Ni el Príncipe Guillermo de Inglaterra puede contenerse al ver cómo la historia se construye delante de sus ojos. Sentado en el palco de autoridades, el Duque de Cambridge celebra que Andy Murray acaba de ganar Wimbledon por segunda vez en su carrera (6-4, 7-6 y 7-6 a Milos Raonic), llevando a Reino Unido a vivir otro día inolvidable. A los 29 años, Murray recoge sus lágrimas de una toalla porque su tercer grande tiene premio doble: es el primer local que gana más de una vez Wimbledon desde Fred Perry (1934, 1935 y 1936).
En la víspera, el canadiense mira cómo dos de sus tres entrenadores (John McEnroe y Carlos Moyà) inician un viaje al pasado para revivir con palabras los partidos más importantes a los que se enfrentaron en sus carreras, explicándole cómo afrontaron los momentos clave y protegiéndole del peligroso conformismo de la primera vez. Esas experiencias, puro oro para un novato, no tienen ningún peso en el encuentro. Murray casi no le da la oportunidad de pensar.
Raonic juega su primera final de Grand Slam en un infierno al aire libre. Hambrienta y pasional, la grada de Wimbledon aprieta, ruge y explota tras cada punto de Murray, llevándole en volandas durante toda la tarde, aunque posiblemente no le hace falta. El gentío, que se pone de pie para aplaudir los mejores golpes de su jugador, aparca de nuevo (como en 2013) la tradicional imparcialidad que ha distinguido al patio de butacas de la pista más prestigiosa del mundo. Hoy no importa, da igual, es un día de fiesta en Gran Bretaña y eso lo descubre pronto el canadiense: es más fácil encontrar agua en la luna que a una persona que desee su victoria en Londres.
Tras pasar por todo eso anteriormente, el favorito negocia la presión con holgura. Murray juega sin fantasmas ni demonios a su lado y eso le permite armar un partido impecable en el que Raonic se pierde irremediablemente. El canadiense tiene que atacar el título sin contar con su descomunal saque porque su contrario le pone en juego el 74% de los restos.
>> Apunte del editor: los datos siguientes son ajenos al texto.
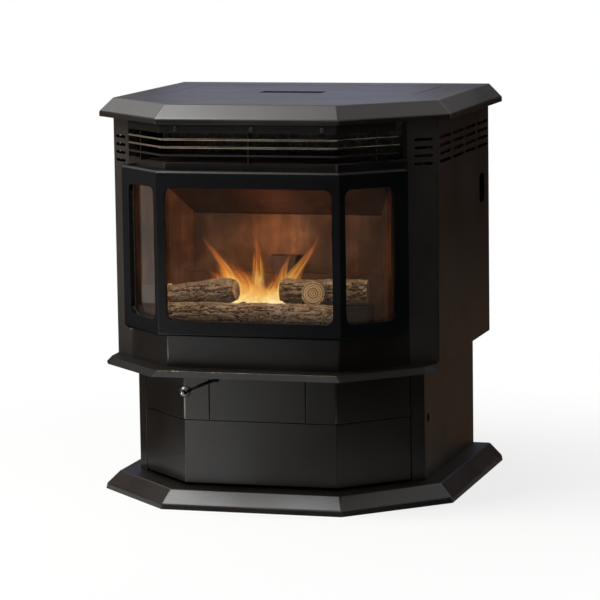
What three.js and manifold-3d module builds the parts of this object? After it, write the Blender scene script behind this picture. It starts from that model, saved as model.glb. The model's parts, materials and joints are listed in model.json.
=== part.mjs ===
// A free-standing bay-front pellet stove on a pedestal.
// Millimetres, +Z up, front towards -Y. The origin is on the floor, under the middle of the stove.

import * as THREE from 'three';
import { ConvexGeometry } from 'three/addons/geometries/ConvexGeometry.js';
import { mergeVertices } from 'three/addons/utils/BufferGeometryUtils.js';
import Module from 'manifold-3d';

const wasm = await Module();
wasm.setup();

// ---------------------------------------------------------------- driving dimensions

const SHEET = 2; // folded steel panels
const PLATE = 3; // top, base, floor and welded firebox
const GAP = 0.3; // between pieces that rest on each other
const FAR = 1000; // longer than the stove, for cutters
const HALF_MITRE = Math.tan(Math.PI / 8); // the bay's sides stand at 45 degrees
const DIAGONAL = Math.SQRT1_2;

// A bay has a front facet between creases at +-crease, and 45 degree sides that reach out to +-half.
const TOP = { half: 360, crease: 183.5, front: -286.5, back: 350, z: 790, bevel: 27, lip: 10 };
const BASE = { half: 358, crease: 182, front: -293.5, back: 339, z: 36, bevel: 25.5, lip: 10.5, flare: 2 };
const FLOOR = { half: 331.5, crease: 173.5, front: -266, back: 347, z: 277 };
const FACE = { crease: 173.5, front: -266, half: 283.6, top: 676 }; // fixed front behind the door
const DOOR = { crease: 183.5, front: -287, half: 290, z0: 341, z1: 663, skin: 9.5, depth: 17, edge: 4 };
const PEDESTAL = { crease: 154.5, front: -226, half: 272.9, side: 297.5, back: 338 };
const HEADER = { crease: 178.5, front: -282, half: 272, z0: 736, z1: 762.8, shelf: 18 };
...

La cifra es la peor noticia para el número siete: despojado de su mejor arma (solo conecta ocho servicios directos, por los 137 de los seis anteriores partidos), Raonic está muerto y obligado a pelotear con el británico una y otra vez. Ahí, claro, siempre tiene las de perder, aunque huya del fondo de la pista para colgarse de la red.
El sólido juego de Murray (12 errores no forzados por 39 ganadores, los mismos que Raonic) desquicia al aspirante, que no ve hueco para ganarle los puntos a su rival, ni siquiera en la media pista (46 de 74 en la cinta). Aún sobre hierba, las defensas del campeón de dos grandes son probablemente las mejores del circuito. Raonic está incómodo y fuera de lugar, como un elefante al que han soltado en la nieve para hacerle una peculiar fotografía y poder optar al premio en algún concurso. El número dos empuja al gigantón de lado a lado, le fuerza a agacharse constantemente (¡qué bien usa el revés cortado Murray!) y termina consiguiendo que falle, estampando la pelota contra la red o enviándola bien lejos de las líneas. Peleando por aislarse de todo eso, la cabeza de Raonic dice basta cuando el británico le resta un saque a más de 236 kilómetros por hora. Suficiente, hasta aquí hemos llegado.
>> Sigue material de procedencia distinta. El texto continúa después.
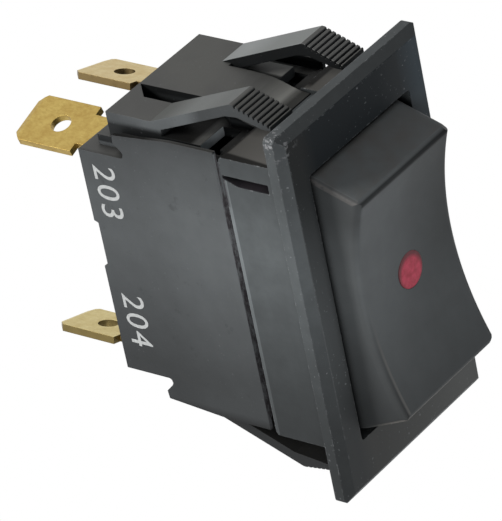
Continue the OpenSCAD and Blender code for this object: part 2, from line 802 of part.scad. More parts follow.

“Andy! Andy!”, canta la gente a coro mientras el número dos hace suyo el tie-break de la segunda manga y acelera con paso firme hacia la victoria, que le pertenece sin discusión alguna, aunque todavía deba imponerse en otra muerte súbita. Entonces, lo nunca visto: Murray está disfrutando del momento. Él, que se pasa los partidos vomitando demonios, apenas se queja, casi no aprieta el puño, tan de cara tiene el partido, tan controlado a su oponente. Esa rabia solo aparece con las dos bolas de rotura que encara en la final (con 2-2 y 15-40 en la tercera manga) y se marcha con la llegada de la copa, dejando paso a mil emociones unidas por una victoria mayúscula.
Finalmente, tres años después de ganar por primera vez, vuelve a suceder. Tras cortar una dolorosa sequía de 77 años, Murray encuentra el premio a su excepcional temporada (finales en el Abierto de Australia y Roland Garros) en el lugar más especial de todos: la desgastada hierba del torneo de sus sueños, desde hoy un lazo irrompible con su carrera y también con la historia. Por siempre jamás, Murray y Wimbledon.